Strict/Strong convexity of non-Euclidean norm

Thank you @daw for pointing out an error in my original computation. The answer is still "no" when $p > 2$ and $n \ge 2$. In a new comment after the (fixed) version of my original answer, I explain why the answer is "yes" when $n=1$, with any norm in place of $\| \cdot \|_{p}$.

Let $F(x) = \frac{1}{2} \|x\|_{p}^{2}$. Assume $2 < p < \infty$ so that $\| \cdot \|_{p}$ (and consequently $F$) is $C^{2}$.

In particular, if $x$ is near enough to $x_{0}$, $$ F(x) = F(x_{0}) + DF(x_{0}) \cdot (x-x_{0}) + \frac{1}{2}(x-x_{0})^{\perp} D^{2}F(x_{0}) \cdot (x-x_{0}) + o(|x-x_{0}|^{2}). $$

So, we compute $$\partial_{i}F(x) = \|x\|_{p}^{2-p} x_{i} |x_{i}|^{p-2}$$ and $$\partial_{ij}F(x) = \delta^{i}_{j} (p-1) \left|\frac{x_{i}}{\|x\|_{p}} \right|^{p-2} - (p-2) \frac{x_{i} |x_{i}|^{p-2}}{\|x\|_{p}^{p-1}} \frac{x_{j} |x_{j}|^{p-2}}{\|x\|_{p}^{p-1}}.$$

Let $e_{1}$ denote the first standard basis vector.
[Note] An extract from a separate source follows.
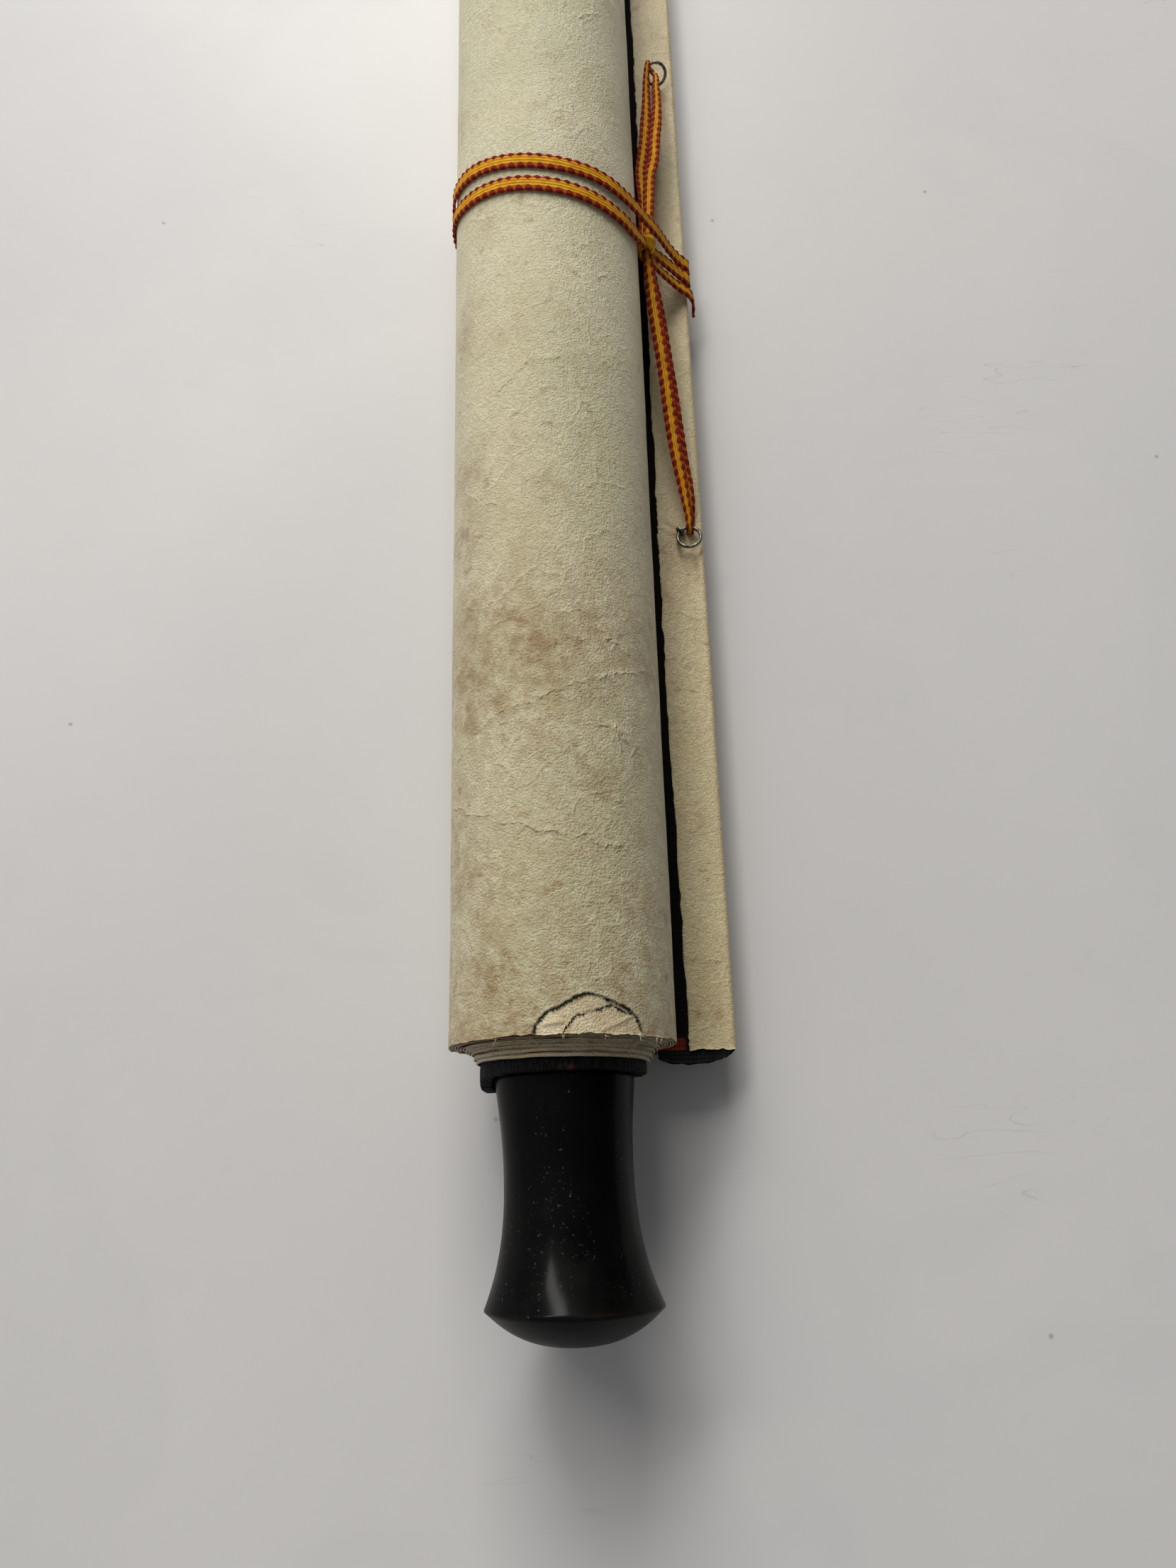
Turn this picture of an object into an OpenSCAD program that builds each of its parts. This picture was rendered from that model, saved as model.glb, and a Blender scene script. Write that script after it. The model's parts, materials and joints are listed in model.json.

Then, $$ \partial_{ij}F(e_{1}) = \begin{cases} 1 & (i,j) = (1,1) \\ 0 & else \end{cases}. $$ In particular, if $n = 2$ (or if $n$ is larger, pad all matrices/vectors below with zeroes) when $x = e_{1} + t e_{2}$ we have $$ (x-x_{0})^{\perp} (D^{2}F)(e_{1})(x-x_{0}) = \begin{pmatrix} 0 & t \end{pmatrix} \begin{pmatrix} 1 & 0 \\ 0 & 0 \end{pmatrix} \begin{pmatrix} 0 \\ t \end{pmatrix} = 0. $$ So, using the Taylor series approximation for $t$ small to bound $\Delta_{p}(e_{1}+ te_{2}, e_{1})$, we discover $$ |\Delta_{p}(e_{1}+ t e_{2},e_{1})| \le o(t^{2}). $$

It might be interesting to convert this into the language of convex functions and see if a similar statement holds for $1 < p < 2$.

Added when corrections were done: Note that if $f \in C^{2}(\mathbb{R}^{n} \setminus \{0\})$ is any norm and $F(x) = \frac{1}{2} f(x)^{2}$, then $DF(x) = f(x) Df(x)$ and $D^{2}f(x) = f(x) D^{2}f(x) + Df(x) (Df(x))^{\perp}$.

Since $f$ is one-homogeneous, $Df(x)$ is non-zero (indeed, $Df(x) \cdot x = f(x) \neq 0$ due to non-degeneracy of norms) and $Df(x) ( Df(x))^{\perp}$ is therefore a rank-one, positive semidefinite matrix.

Since $f$ is convex, $f(x) D^{2}f(x)$ is positive semidefinite. In particular, the sum, $D^{2}F(x) = f(x) D^{2}f(x) + Df(x) (Df(x))^{\perp}$ has all non-negative eigenvalues and at least one that is positive. This and the above Taylor series expansion shows why there at least exists $c_{x}$ so that $\Delta_{p}(x,y) \ge c_{x} \|x-y\|^{2}$ for$\|x-y\|$ small when $n=1$, and in fact this holds for any norm in place of $\| \cdot \|_{p}$.